Except it isn't and wasn't. At least, that's not what I saw. And there are others who would seem to agree with me. After all, if the sole purpose of the film was to show torture and violence, why have most of the torture and violence occur of screen or happen quickly? Of the eight deaths in Hostel, only one is the direct end result of an extended torture scene. The other deaths (off-screen death presumably by torture, suicide by train, pedestrian-auto collision, head slammed against toilet) are pretty tame by even the R-rated baseline of the genre. Furthermore, why leave all the gore and violence, which is allegedly the point of your flick, until the last quarter? If story, theme, characterization, and all that other stuff is just filler, Roth surely could have jettisoned it for the standard hyper-compressed unstorytelling techniques of the slasher and got to the bloody business in the first 15 minutes of the film. Aside from that, what about the dramatic and themes other have seen in the flick: from an indictment of American exceptionalism, to a comment on bandit economics of post-Communist Eastern Europe, to a critique of the immorality of market logic? Personally, I'm fond of the last reading.
So who is right? I'm certain that B-Sol and RayRay are familiar with positive reviews of Hostel that suggest there's more to the film than pointless slaughter. I assume they find these reading unconvincing. If the film had a point, then by their logic it could not have "gone too far." The film might still suck ass, but it's violence would no longer be problematic. But I'm just as certain that the reviewers and bloggers who claim to have found these themes can make cases for them. Which is why using "the point" as some sort of measure of validity is, ultimately, a waste of everybody's time. If the point can't be expected to remain stable from person to person, then how can anybody feel comfortable pronouncing it as the measure between responsible representations of violence and unworthy representations of violence.

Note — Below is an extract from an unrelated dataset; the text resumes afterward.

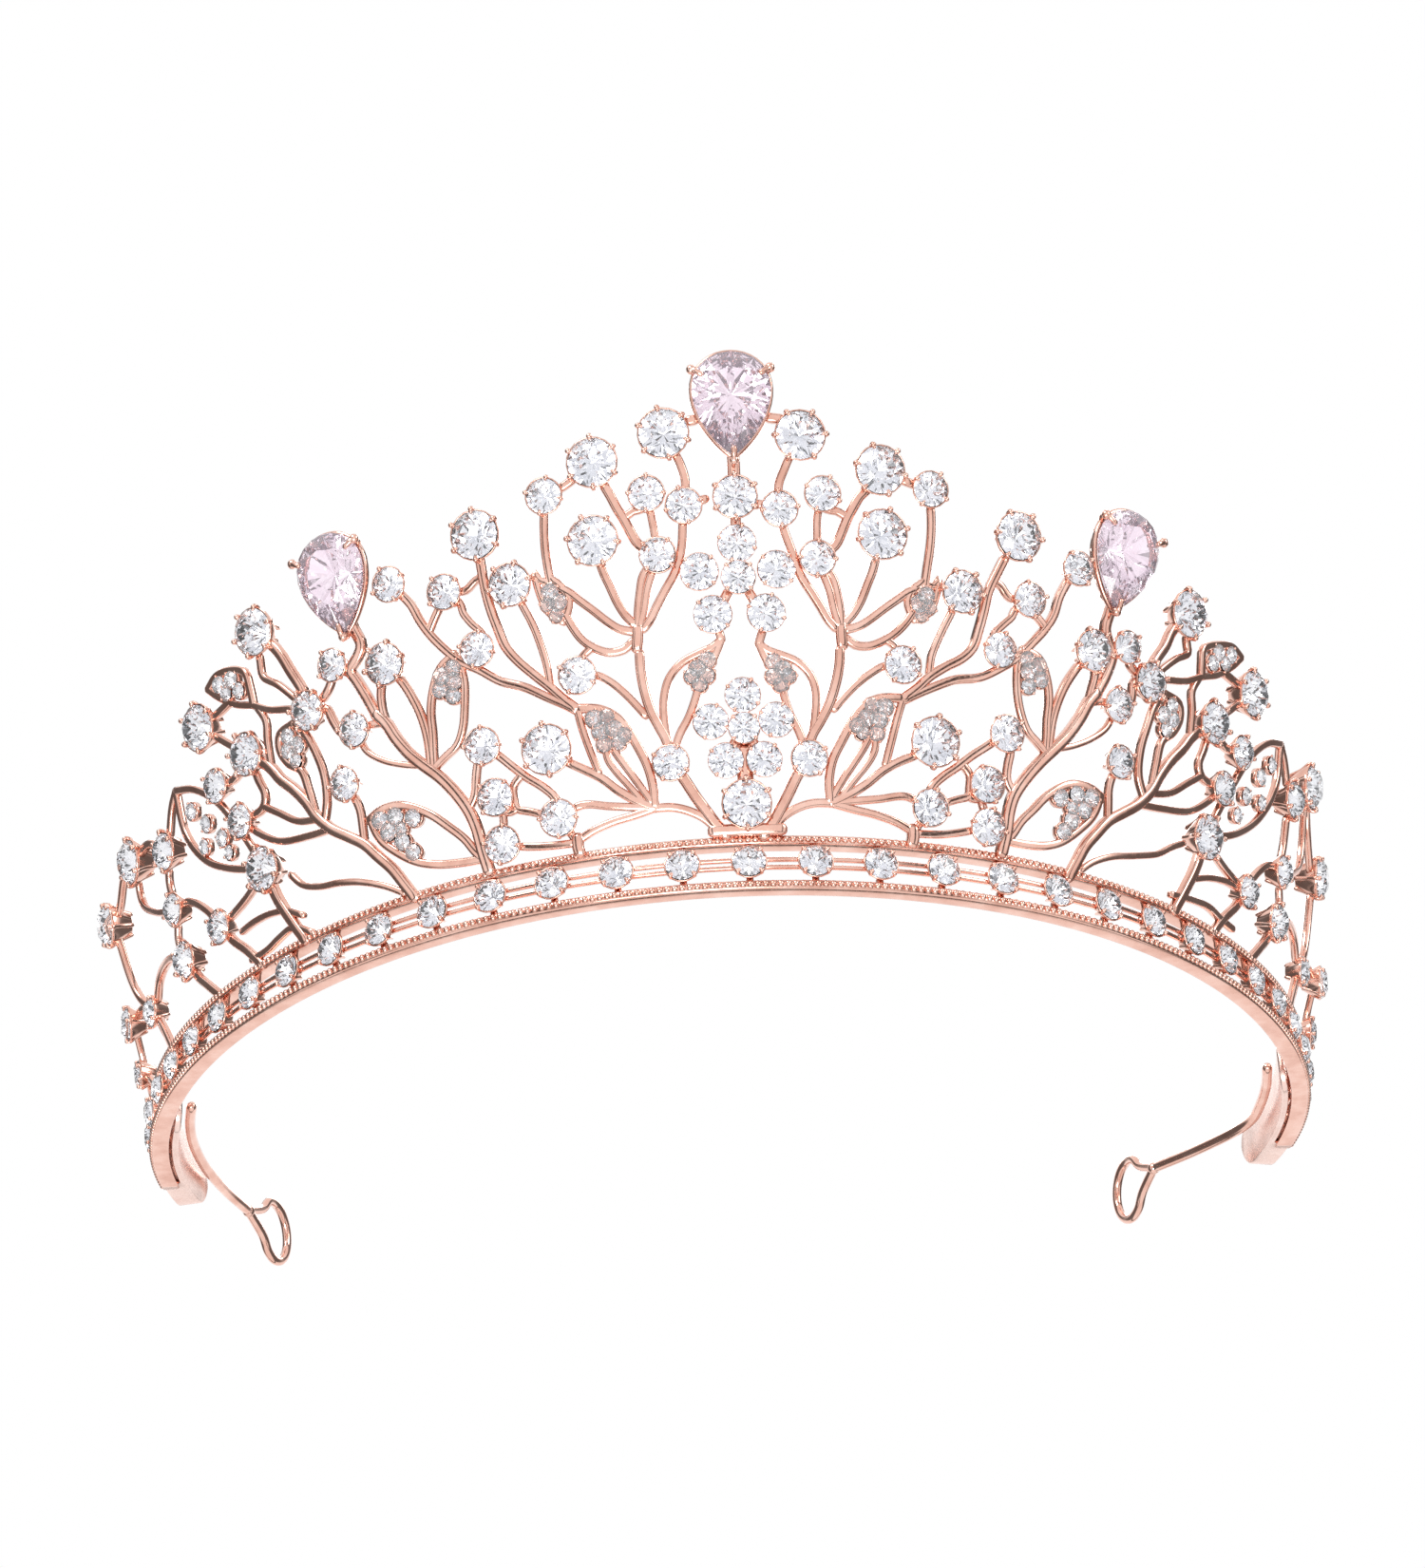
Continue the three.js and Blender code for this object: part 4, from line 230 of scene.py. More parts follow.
    ('outer', 1.7, [(-53.56, 40.46), (-51.14, 36.83), (-50.15, 34.12), (-49.05, 31.02), (-48.74, 28.41)], [(52.17, 38.46), (50.17, 35.41), (49.5, 33.44), (48.11, 30.75), (47.63, 28.26)]),
    ('outer', 1.2, [(-53.56, 40.46), (-54.12, 37.06), (-54.2, 35.05), (-52.43, 33.29), (-50.84, 31.28), (-48.74, 28.41)], [(52.17, 38.46), (52.94, 35.37), (53.38, 33.98), (51.74, 32.71), (49.99, 31.0), (47.63, 28.26)]),
    ('outer', 1.3, [(-63.68, 37.74), (-61.65, 38.49), (-59.39, 38.19), (-56.88, 36.79), (-56.63, 34.61), (-56.7, 32.44)], [(63.58, 37.59), (61.32, 38.0), (58.72, 37.21), (55.96, 35.49), (56.04, 33.87), (56.35, 32.12)]),
    ('outer', 1.2, [(-63.68, 37.74), (-61.77, 35.67), (-59.28, 33.72), (-56.7, 32.44)], [(63.58, 37.59), (61.62, 35.46), (59.03, 33.42), (56.35, 32.12)]),
    ('outer', 1.2, [(-56.7, 32.44), (-54.19, 30.8), (-51.32, 29.68), (-48.74, 28.41)], [(56.35, 32.12), (53.62, 30.55), (50.4, 29.5), (47.63, 28.26)]),
    ('outer', 1.2, [(-56.21, 31.97), (-55.43, 29.9), (-55.91, 27.67), (-56.3, 24.45)], [(55.84, 31.67), (55.04, 29.74), (55.61, 27.61), (55.9, 24.41)]),
    ('outer', 1.3, [(-66.53, 34.09), (-62.4, 34.3), (-60.38, 34.59)], [(66.53, 34.09), (62.33, 34.2), (60.16, 34.3)]),
    ('outer', 1.3, [(-66.53, 34.09), (-62.66, 30.27), (-59.34, 27.31)], [(66.53, 34.09), (62.61, 30.23), (59.34, 27.31)]),
    ('outer', 1.3, [(-65.94, 26.11), (-62.77, 25.66), (-59.34, 27.31)], [(65.94, 26.11), (62.75, 25.65), (59.34, 27.31)]),
    ('outer', 1.3, [(-59.34, 27.31), (-58.83, 23.78), (-58.37, 21.72), (-59.23, 20.38), (-63.07, 20.28)], [(59.34, 27.31), (58.73, 23.74), (58.21, 21.67), (59.15, 20.34), (63.07, 20.28)]),
    ('outer', 1.2, [(-59.15, 20.58), (-56.89, 18.81), (-54.11, 16.67), (-51.28, 15.84)], [(59.07, 20.54), (56.67, 18.71), (53.71, 16.44), (50.57, 15.39)]),
    ('outer', 1.2, [(-63.07, 20.28), (-60.98, 17.91), (-57.64, 15.52), (-52.96, 14.43), (-49.59, 14.05)], [(63.07, 20.28), (60.96, 17.89), (57.56, 15.47), (52.51, 14.13), (48.79, 13.52)]),
    ('side', 1.8, [(-57.5, 3.0), (-59.0, 6.0), (-60.5, 9.5), (-61.3, 13.4)], [(57.5, 3.0), (59.0, 6.0), (60.5, 9.5), (61.3, 13.4)]),
    ('side', 1.3, [(-61.3, 13.4), (-64.0, 19.5), (-67.0, 24.5), (-71.0, 28.0), (-75.5, 30.0)], [(61.3, 13.4), (65.17, 20.9), (69.0, 26.9), (73.0, 30.4), (77.5, 32.4)]),
    ('side', 1.3, [(-61.3, 13.4), (-68.0, 16.3), (-72.5, 19.5), (-75.5, 24.5), (-75.5, 30.0)], [(61.3, 13.4), (68.1, 16.42), (73.67, 20.9), (77.5, 26.9), (77.5, 32.4)]),
    ('side', 1.3, [(-75.5, 30.0), (-77.0, 28.5, 0.25), (-80.0, 24.0, 0.5)], [(77.5, 32.4), (79.0, 30.9, 0.2), (82.0, 26.8, 0.4)]),
    ('side', 1.5, [(-66.0, 3.0), (-68.0, 5.5), (-70.5, 8.0), (-72.0, 10.3)], [(66.0, 3.0), (68.0, 5.5), (70.5, 8.0), (72.0, 10.3)]),
    ('side', 1.2, [(-61.3, 13.4), (-66.0, 11.5), (-72.0, 10.3)], [(61.3, 13.4), (66.0, 11.5), (72.0, 10.3)]),
    ('side', 1.3, [(-72.0, 10.3), (-75.0, 14.0), (-78.5, 16.5), (-82.0, 17.0)], [(72.0, 10.3), (75.0, 14.0), (78.5, 16.5), (82.0, 17.0)]),
    ('side', 1.3, [(-82.0, 17.0), (-82.5, 20.5, 0.25), (-80.0, 24.0, 0.5)], [(82.0, 17.0), (82.5, 20.5, 0.2), (82.0, 26.8, 0.4)]),
    ('side', 1.4, [(-80.0, 24.0, 0.5), (-84.5, 27.2, 1.0), (-90.0, 27.5, 1.5)], [(82.0, 26.8, 0.4), (84.5, 27.2, 0.5), (91.0, 33.0, 0.6)]),
    ('side', 1.5, [(-76.0, 3.0), (-78.5, 5.5), (-80.5, 7.5), (-81.9, 10.2)], [(76.0, 3.0), (78.5, 5.5), (80.5, 7.5), (81.9, 10.2)]),
    ('side', 1.2, [(-81.9, 10.2), (-84.0, 13.5), (-82.0, 17.0)], [(81.9, 10.2), (84.0, 13.5), (82.0, 17.0)]),
    ('side', 1.4, [(-81.9, 10.2), (-88.0, 13.0), (-94.0, 13.0), (-98.5, 10.6)], [(81.9, 10.2), (88.0, 13.0), (94.0, 13.0), (98.5, 10.6)]),
    ('side', 1.5, [(-93.0, 3.0), (-95.0, 6.0), (-97.0, 8.5), (-98.5, 10.6)], [(93.0, 3.0), (95.0, 6.0), (97.0, 8.5), (98.5, 10.6)]),
    ('side', 1.4, [(-98.5, 10.6), (-101.0, 14.5, 1.8), (-101.0, 24.2, 3.6)], [(98.5, 10.6), (101.0, 14.5, 0.8), (100.5, 24.8, 1.6)]),
    ('side', 1.4, [(-101.0, 24.2, 3.6), (-98.0, 25.0, 2.9), (-94.0, 27.8, 2.2), (-90.0, 27.5, 1.5)], [(100.5, 24.8, 1.6), (98.0, 25.0, 1.27), (94.0, 27.8, 0.93), (91.0, 33.0, 0.6)]),
    ('side', 1.3, [(-98.5, 10.6), (-102.0, 12.8, 1.1), (-106.0, 12.5, 2.2)], [(98.5, 10.6), (102.0, 12.8, 1.1), (106.0, 12.5, 2.2)]),
    ('side', 1.4, [(-105.5, 3.0), (-107.5, 5.0, 0.6), (-111.0, 7.6, 1.2)], [(105.5, 3.0), (107.5, 5.0, 0.6), (111.0, 7.6, 1.2)]),
    ('side', 1.2, [(-111.0, 7.6, 1.2), (-109.5, 10.5, 1.7), (-106.0, 12.5, 2.2)], [(111.0, 7.6, 1.2), (109.5, 10.5, 1.7), (106.0, 12.5, 2.2)]),
    ('side', 1.2, [(-111.0, 7.6, 1.2), (-115.0, 7.2, 1.0), (-118.5, 5.4, 0.8)], [(111.0, 7.6, 1.2), (115.0, 7.2, 1.0), (118.5, 5.4, 0.8)]),
    ('side', 1.3, [(-117.0, 3.0), (-117.8, 4.2, 0.4), (-118.5, 5.4, 0.8)], [(117.0, 3.0), (117.8, 4.2, 0.4), (118.5, 5.4, 0.8)]),
    ('side', 1.2, [(-82.0, 17.0), (-88.0, 19.5, 0.5), (-92.0, 23.0, 1.0), (-90.0, 27.5, 1.5)], [(82.0, 17.0), (88.0, 19.5, 0.2), (92.0, 23.0, 0.4), (91.0, 33.0, 0.6)]),
    ('outer', 1.1, [(-41.69, 3.73), (-44.01, 5.22), (-47.11, 6.66), (-50.48, 7.67), (-53.38, 8.22), (-55.9, 9.37), (-57.31, 11.09)], [(41.48, 3.62), (42.99, 4.89), (45.69, 6.25), (49.35, 7.36), (53.18, 8.72), (55.46, 10.26), (57.4, 11.36)]),
    ('side', 1.1, [(-57.05, 5.99), (-59.48, 7.37), (-62.29, 8.09), (-65.29, 8.31), (-68.24, 8.16)], [(60.15, 7.74), (63.52, 9.02), (67.79, 9.95), (71.28, 10.04)]),
    ('side', 1.1, [(-56.21, 3.55), (-58.89, 5.12), (-61.67, 4.84), (-64.32, 4.29), (-67.74, 4.29)], [(56.69, 4.73), (60.74, 5.3), (64.39, 5.57), (67.2, 5.1), (70.4, 4.9)]),
]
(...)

Arguably, you could say that holding a hardline on this makes all criticism of anything except the most formal elements of a film moot. I would disagree. I believe that claiming one sees a theme or idea or trope within a film does not necessarily assume that it is the only theme or trope or idea in a film (or book or painting or whatever). While I don't believe that works simply validate any and all interpretations – I think it is valid for critics, and even Joe Schmoe bloggers like myself, to demand that others support their interpretations with valid argument – I do think that the very nature of expression and criticism means that any given work, perhaps even regardless of artistic merit, can support a wealth of interpretations. That said, the argument that a work has no point, the charge of depthless meaninglessness, does necessarily preclude the idea that other interpretations might validly exist. Eli Roth's claim that Hostel is about American arrogance and my belief that it contains a critique of market capitalism might both be right. B-Sol and RayRay's interpretation assumes nobody else could be right.
Which brings us to the third and final point of this post.
And I thank any and all of you that have had the patience to sit through this.
Point #3: The idea of a film with no deeper meaning is a lazy critical crutch because no such thing exists.
Let's try to imagine at film created with the intention of including no content except the depiction of violent torture. It literally has no plot. Because chronology would imply a plot of sorts, let's say that the scenes are shown in randomly selected order. Avoid allowing characterization to creep into our imaginary film, we don't show the same victims and torturers. The film then becomes non-continuous shots of unrelated individuals at various, but non-continuous stages of torture. But, now we've got a problem. How do we randomize the individuals? We can't just cast people as victims and torturers. Our casting decisions would be open to interpretation. We could use only found footage, which would ensure that the footage would contain victims and torturers we had no power of choosing. However, the risk with found footage is that interpretable materials would start to creep in. Too many army uniforms and a viewer could start to formula a hypothesis about the use of political and military might and its morality. What if the found victims included more women than men? We could mix found and newly shot footage to ensure a sort of perfectly neutral mix of figures in our film, but then you start inviting comparisons between what's real footage and what's fake, opening up a can of worms about representation and reality. And I didn't want to mention it before, but the cuts between the shots are another problem. We can't just make cuts, as that would constitute an artistic, stylistic choice. But if we truly randomize the process, we might destroy our original purpose: to show violent torture. It could become an unintelligible series of strobe-like images. We'll have to make a call, which means there will be a decision that viewers can critique.
Let's stop here – though I think we could go on – because I think we've gone on long enough to make the point. Every film, no matter what its final form, is the product of a creative process that inevitably leaves traces of interpretable clutter behind it. No matter how lame or great, no matter powerful or dull, there's always already something beyond the literal. Even if you could somehow remove all human agency from the creation of a film, the fact that you removed all human agency from the creation of the film introduces space for interpretation.
You'll never make a perfectly flat film. To even try is to automatically fail.
This might be obvious. I suspect it is. If so, then why do critics continue to drag out the impossible accusation of pointlessness?
I'm not sure. I think it's a pretty much a slur. It is a semi-ritualized way of justifying the dismissal of a work and its proponents that has nothing to do with actual appreciation of film. I think it replaces attention with presumption. It is a call to stop thinking, to quit questioning, to stop really caring. Worse, at its core, I think the charge contains the implication that films – and by extension any art – don't matter in any way beyond personal taste.
Though, honestly, maybe that's fair to say of film. Perhaps I should just be comfortable with that.